Task details: Write out, precisely and in full, each line of the material.

******************************

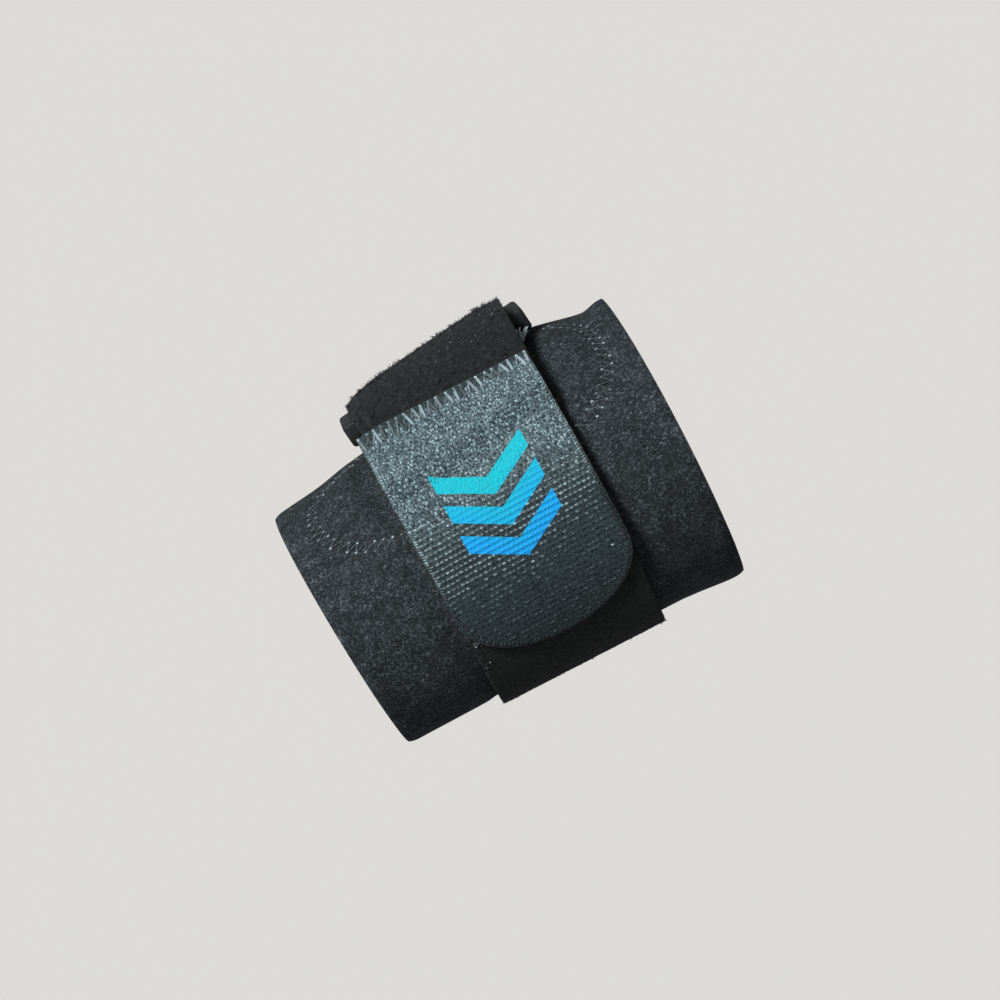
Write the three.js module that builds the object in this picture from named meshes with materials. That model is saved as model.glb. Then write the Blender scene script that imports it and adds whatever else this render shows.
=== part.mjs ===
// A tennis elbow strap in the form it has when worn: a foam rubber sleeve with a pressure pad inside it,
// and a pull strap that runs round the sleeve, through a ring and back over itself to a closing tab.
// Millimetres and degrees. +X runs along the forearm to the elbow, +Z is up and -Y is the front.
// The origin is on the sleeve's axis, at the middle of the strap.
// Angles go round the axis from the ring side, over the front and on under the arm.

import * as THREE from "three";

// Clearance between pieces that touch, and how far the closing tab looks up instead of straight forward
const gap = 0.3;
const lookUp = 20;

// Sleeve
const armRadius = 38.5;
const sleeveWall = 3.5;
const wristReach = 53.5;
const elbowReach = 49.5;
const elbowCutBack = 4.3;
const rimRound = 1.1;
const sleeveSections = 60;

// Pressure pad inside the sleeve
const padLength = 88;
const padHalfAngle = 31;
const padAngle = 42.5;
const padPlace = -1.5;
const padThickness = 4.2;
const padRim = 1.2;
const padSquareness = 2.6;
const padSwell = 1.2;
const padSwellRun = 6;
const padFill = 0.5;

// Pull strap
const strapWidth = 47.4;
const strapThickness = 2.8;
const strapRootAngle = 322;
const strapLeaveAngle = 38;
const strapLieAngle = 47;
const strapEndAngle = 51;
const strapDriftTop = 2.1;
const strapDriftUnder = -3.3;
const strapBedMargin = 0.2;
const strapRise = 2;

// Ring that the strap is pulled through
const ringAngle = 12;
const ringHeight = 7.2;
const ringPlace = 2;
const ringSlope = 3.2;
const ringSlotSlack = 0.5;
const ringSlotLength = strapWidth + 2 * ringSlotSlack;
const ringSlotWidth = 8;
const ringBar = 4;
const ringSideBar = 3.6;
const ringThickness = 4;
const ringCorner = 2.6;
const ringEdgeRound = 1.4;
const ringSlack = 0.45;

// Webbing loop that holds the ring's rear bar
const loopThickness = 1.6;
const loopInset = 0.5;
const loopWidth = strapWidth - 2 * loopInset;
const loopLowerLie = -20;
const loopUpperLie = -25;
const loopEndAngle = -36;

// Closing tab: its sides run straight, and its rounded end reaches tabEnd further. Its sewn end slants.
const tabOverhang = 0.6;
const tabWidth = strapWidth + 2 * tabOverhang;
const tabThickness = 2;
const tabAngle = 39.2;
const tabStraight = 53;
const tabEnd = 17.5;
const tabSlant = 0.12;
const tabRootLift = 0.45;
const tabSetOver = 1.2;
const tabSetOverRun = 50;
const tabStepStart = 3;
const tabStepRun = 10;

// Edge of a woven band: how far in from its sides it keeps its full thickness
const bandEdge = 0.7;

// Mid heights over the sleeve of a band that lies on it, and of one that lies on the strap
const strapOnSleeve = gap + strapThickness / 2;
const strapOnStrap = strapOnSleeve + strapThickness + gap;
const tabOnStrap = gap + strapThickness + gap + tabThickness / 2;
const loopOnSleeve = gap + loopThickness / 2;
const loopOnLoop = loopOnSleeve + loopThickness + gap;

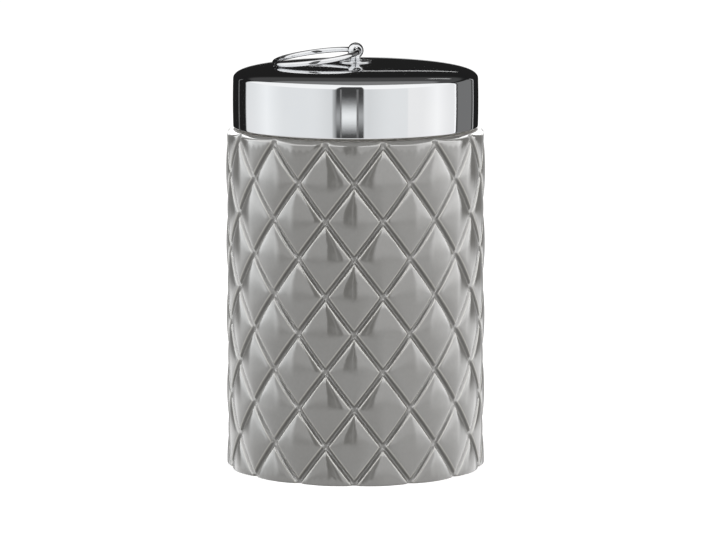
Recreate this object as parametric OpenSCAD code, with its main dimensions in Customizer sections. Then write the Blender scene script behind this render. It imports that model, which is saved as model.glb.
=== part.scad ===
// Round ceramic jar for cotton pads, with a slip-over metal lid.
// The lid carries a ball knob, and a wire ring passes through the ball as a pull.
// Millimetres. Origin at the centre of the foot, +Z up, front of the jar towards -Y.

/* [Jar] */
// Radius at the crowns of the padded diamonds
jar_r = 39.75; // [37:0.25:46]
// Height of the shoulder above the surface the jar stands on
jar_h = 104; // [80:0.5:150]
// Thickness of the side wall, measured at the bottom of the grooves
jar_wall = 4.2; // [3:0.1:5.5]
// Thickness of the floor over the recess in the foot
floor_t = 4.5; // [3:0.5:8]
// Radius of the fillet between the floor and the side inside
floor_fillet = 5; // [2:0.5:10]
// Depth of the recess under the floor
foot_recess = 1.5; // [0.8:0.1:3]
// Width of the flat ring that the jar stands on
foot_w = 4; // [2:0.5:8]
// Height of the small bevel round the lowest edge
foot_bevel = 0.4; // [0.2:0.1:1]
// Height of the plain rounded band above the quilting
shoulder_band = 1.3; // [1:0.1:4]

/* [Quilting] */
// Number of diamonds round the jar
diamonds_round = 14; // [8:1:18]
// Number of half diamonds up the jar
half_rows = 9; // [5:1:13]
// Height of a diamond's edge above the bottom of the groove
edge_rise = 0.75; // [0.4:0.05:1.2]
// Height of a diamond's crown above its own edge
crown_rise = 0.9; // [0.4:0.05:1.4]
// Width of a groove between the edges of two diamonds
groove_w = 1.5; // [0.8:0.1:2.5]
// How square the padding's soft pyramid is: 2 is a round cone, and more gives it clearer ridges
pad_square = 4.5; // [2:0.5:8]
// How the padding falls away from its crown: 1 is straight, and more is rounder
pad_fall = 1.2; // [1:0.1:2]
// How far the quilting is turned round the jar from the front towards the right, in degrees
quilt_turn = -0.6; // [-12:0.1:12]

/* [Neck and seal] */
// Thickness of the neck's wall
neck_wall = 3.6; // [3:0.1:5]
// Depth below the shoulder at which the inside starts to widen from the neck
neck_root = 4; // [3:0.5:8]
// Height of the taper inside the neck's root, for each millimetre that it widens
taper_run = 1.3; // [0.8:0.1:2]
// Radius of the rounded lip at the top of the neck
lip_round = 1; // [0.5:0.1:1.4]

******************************

Complete answer:
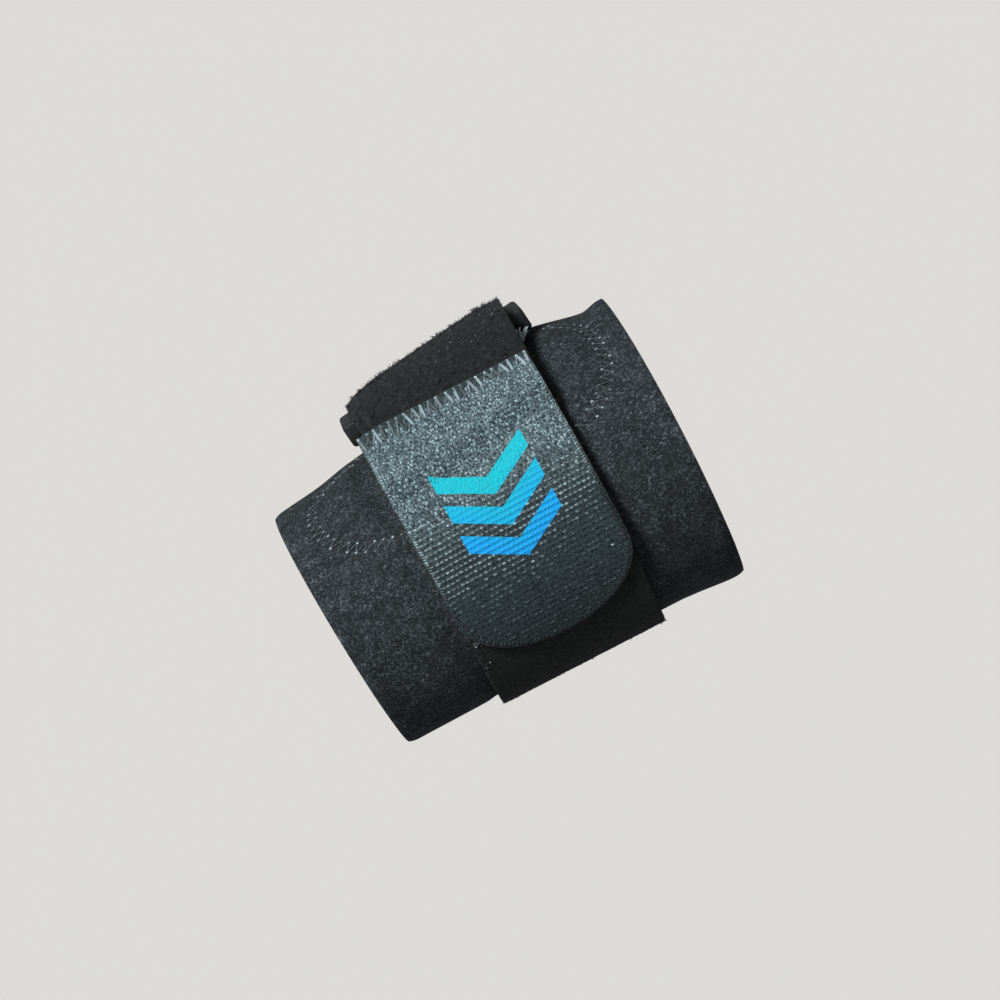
Write the three.js module that builds the object in this picture from named meshes with materials. That model is saved as model.glb. Then write the Blender scene script that imports it and adds whatever else this render shows.
=== part.mjs ===
// A tennis elbow strap in the form it has when worn: a foam rubber sleeve with a pressure pad inside it,
// and a pull strap that runs round the sleeve, through a ring and back over itself to a closing tab.
// Millimetres and degrees. +X runs along the forearm to the elbow, +Z is up and -Y is the front.
// The origin is on the sleeve's axis, at the middle of the strap.
// Angles go round the axis from the ring side, over the front and on under the arm.

import * as THREE from "three";

// Clearance between pieces that touch, and how far the closing tab looks up instead of straight forward
const gap = 0.3;
const lookUp = 20;

// Sleeve
const armRadius = 38.5;
const sleeveWall = 3.5;
const wristReach = 53.5;
const elbowReach = 49.5;
const elbowCutBack = 4.3;
const rimRound = 1.1;
const sleeveSections = 60;

// Pressure pad inside the sleeve
const padLength = 88;
const padHalfAngle = 31;
const padAngle = 42.5;
const padPlace = -1.5;
const padThickness = 4.2;
const padRim = 1.2;
const padSquareness = 2.6;
const padSwell = 1.2;
const padSwellRun = 6;
const padFill = 0.5;

// Pull strap
const strapWidth = 47.4;
const strapThickness = 2.8;
const strapRootAngle = 322;
const strapLeaveAngle = 38;
const strapLieAngle = 47;
const strapEndAngle = 51;
const strapDriftTop = 2.1;
const strapDriftUnder = -3.3;
const strapBedMargin = 0.2;
const strapRise = 2;

// Ring that the strap is pulled through
const ringAngle = 12;
const ringHeight = 7.2;
const ringPlace = 2;
const ringSlope = 3.2;
const ringSlotSlack = 0.5;
const ringSlotLength = strapWidth + 2 * ringSlotSlack;
const ringSlotWidth = 8;
const ringBar = 4;
const ringSideBar = 3.6;
const ringThickness = 4;
const ringCorner = 2.6;
const ringEdgeRound = 1.4;
const ringSlack = 0.45;

// Webbing loop that holds the ring's rear bar
const loopThickness = 1.6;
const loopInset = 0.5;
const loopWidth = strapWidth - 2 * loopInset;
const loopLowerLie = -20;
const loopUpperLie = -25;
const loopEndAngle = -36;

// Closing tab: its sides run straight, and its rounded end reaches tabEnd further. Its sewn end slants.
const tabOverhang = 0.6;
const tabWidth = strapWidth + 2 * tabOverhang;
const tabThickness = 2;
const tabAngle = 39.2;
const tabStraight = 53;
const tabEnd = 17.5;
const tabSlant = 0.12;
const tabRootLift = 0.45;
const tabSetOver = 1.2;
const tabSetOverRun = 50;
const tabStepStart = 3;
const tabStepRun = 10;

// Edge of a woven band: how far in from its sides it keeps its full thickness
const bandEdge = 0.7;

// Mid heights over the sleeve of a band that lies on it, and of one that lies on the strap
const strapOnSleeve = gap + strapThickness / 2;
const strapOnStrap = strapOnSleeve + strapThickness + gap;
const tabOnStrap = gap + strapThickness + gap + tabThickness / 2;
const loopOnSleeve = gap + loopThickness / 2;
const loopOnLoop = loopOnSleeve + loopThickness + gap;

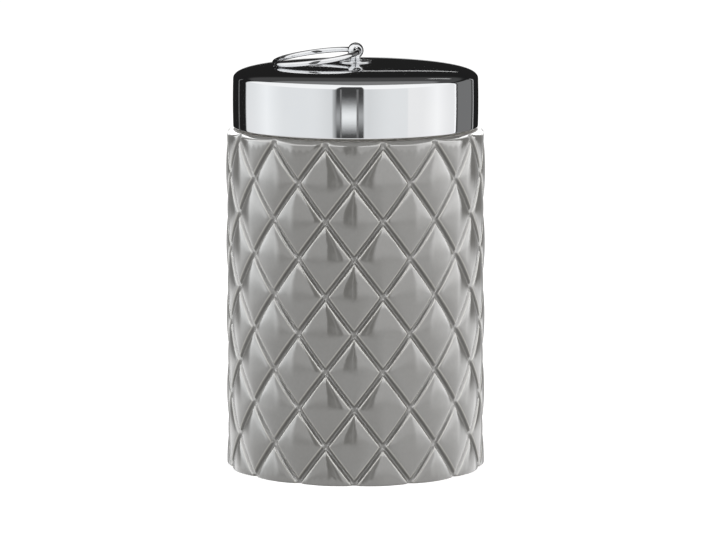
Recreate this object as parametric OpenSCAD code, with its main dimensions in Customizer sections. Then write the Blender scene script behind this render. It imports that model, which is saved as model.glb.
=== part.scad ===
// Round ceramic jar for cotton pads, with a slip-over metal lid.
// The lid carries a ball knob, and a wire ring passes through the ball as a pull.
// Millimetres. Origin at the centre of the foot, +Z up, front of the jar towards -Y.

/* [Jar] */
// Radius at the crowns of the padded diamonds
jar_r = 39.75; // [37:0.25:46]
// Height of the shoulder above the surface the jar stands on
jar_h = 104; // [80:0.5:150]
// Thickness of the side wall, measured at the bottom of the grooves
jar_wall = 4.2; // [3:0.1:5.5]
// Thickness of the floor over the recess in the foot
floor_t = 4.5; // [3:0.5:8]
// Radius of the fillet between the floor and the side inside
floor_fillet = 5; // [2:0.5:10]
// Depth of the recess under the floor
foot_recess = 1.5; // [0.8:0.1:3]
// Width of the flat ring that the jar stands on
foot_w = 4; // [2:0.5:8]
// Height of the small bevel round the lowest edge
foot_bevel = 0.4; // [0.2:0.1:1]
// Height of the plain rounded band above the quilting
shoulder_band = 1.3; // [1:0.1:4]

/* [Quilting] */
// Number of diamonds round the jar
diamonds_round = 14; // [8:1:18]
// Number of half diamonds up the jar
half_rows = 9; // [5:1:13]
// Height of a diamond's edge above the bottom of the groove
edge_rise = 0.75; // [0.4:0.05:1.2]
// Height of a diamond's crown above its own edge
crown_rise = 0.9; // [0.4:0.05:1.4]
// Width of a groove between the edges of two diamonds
groove_w = 1.5; // [0.8:0.1:2.5]
// How square the padding's soft pyramid is: 2 is a round cone, and more gives it clearer ridges
pad_square = 4.5; // [2:0.5:8]
// How the padding falls away from its crown: 1 is straight, and more is rounder
pad_fall = 1.2; // [1:0.1:2]
// How far the quilting is turned round the jar from the front towards the right, in degrees
quilt_turn = -0.6; // [-12:0.1:12]

/* [Neck and seal] */
// Thickness of the neck's wall
neck_wall = 3.6; // [3:0.1:5]
// Depth below the shoulder at which the inside starts to widen from the neck
neck_root = 4; // [3:0.5:8]
// Height of the taper inside the neck's root, for each millimetre that it widens
taper_run = 1.3; // [0.8:0.1:2]
// Radius of the rounded lip at the top of the neck
lip_round = 1; // [0.5:0.1:1.4]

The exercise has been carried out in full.